Acid-Base Titration and Volumetric Analysis
The purpose of this experiment is to determine the [NaOH] of a solution by titrating it with standard HCl solution, to neutralize a known mass of an unknown acid using the NaOH solution as a standard, to determine the moles of NaOH required to neutralize the unknown acid, and to calculate the molecular mass of the unknown acid. Procedure:
Standarized 0.10M HCl solution and unknown NaOH solution were poured into two beakers. The burets were then filled with the solution and put into the flask. Water was then added to the same flask. Then phenolphthalein indicator solution was added before we began titrating by adding more drops of the NaOH solution while swirling the flask until a pink color remained. The liquid levels were recorded on both burets. Part B:
Solid unknown acid was added to a flask with water and swirled until almost fully dissolved. Then phenolphthalein indicator was added. With standardized NaOH solution we titrated and recorded the initial and final volumes.
Part A Acid
Part A Base
Part B Base
11.64mL (2nd) Total:49.30mL
Part B Mass of Acid
1. The molarity of the base NaOH is 0.091M.

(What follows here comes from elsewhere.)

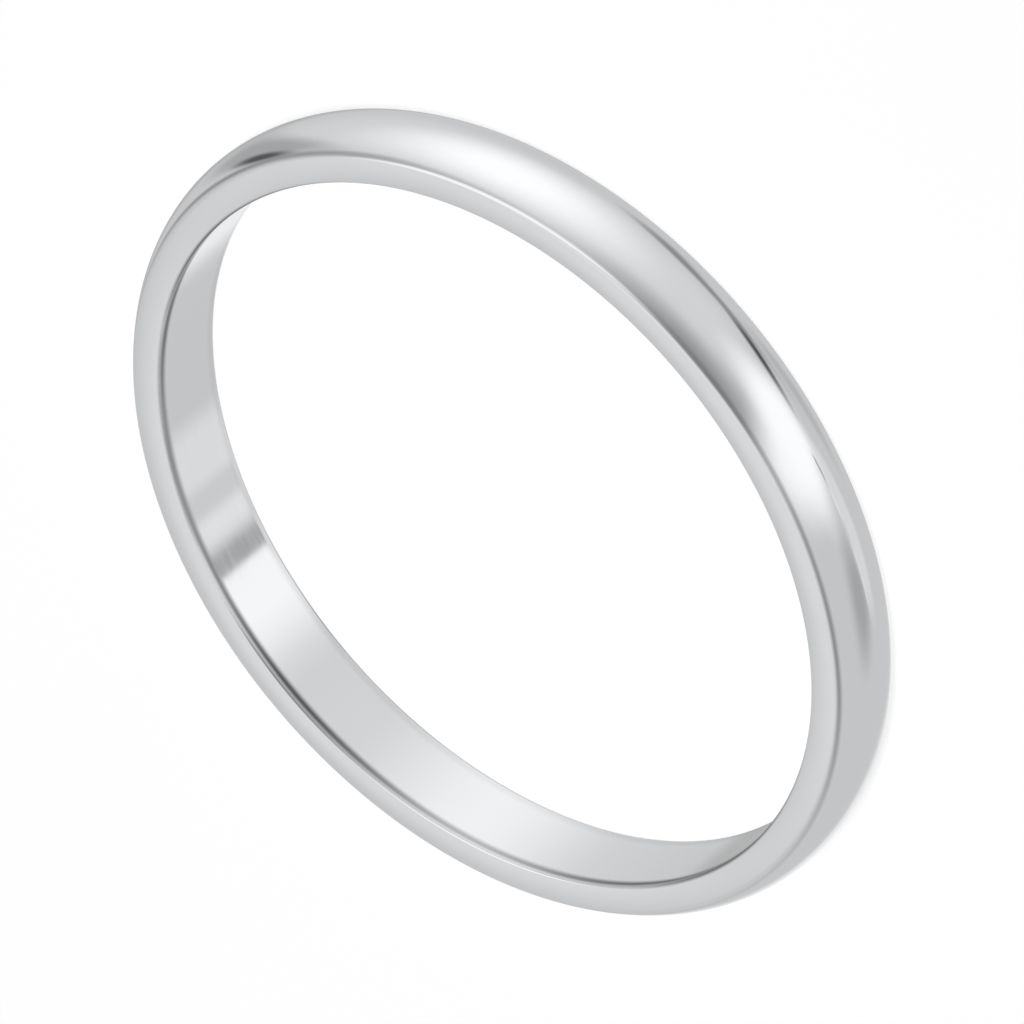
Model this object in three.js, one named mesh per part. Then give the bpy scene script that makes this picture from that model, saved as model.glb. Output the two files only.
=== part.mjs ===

2. The number of moles of NaOH that reacted with the unknown acid is 0.0045mol.
3. There are 0.0045mol of hydronium ion in 1 gram of the unknown acid because the mole to mole ratio of NaOH to the unknown acid is 1:1. So if there was 0.0045mol of NaOH, because of this ratio of 1:1, there will also be 0.0045mol of H3O+.
4. The molar mass of the unknown acid is 220.
1. When the end point is reached in an acid-base titration, the relationship between the concentrations of OH- and H3O+ are that they are equal. This doesn’t mean that the pH will be neutral, but the concentrations of both will be the same in a titration.
2. The pH of the end point is determined by what kind of indicator is used to indicate when the end point I reached. In this experiment, phenolphthalein was used. It shows a color change in the presence of a base, which means that our solution had to be slightly basic for it to turn a pink-purple color. So, the type of indicator used for the experiment will overall determine the pH of the end point because some indicators turn a different color in the presence of an acid and others in the presence of a base.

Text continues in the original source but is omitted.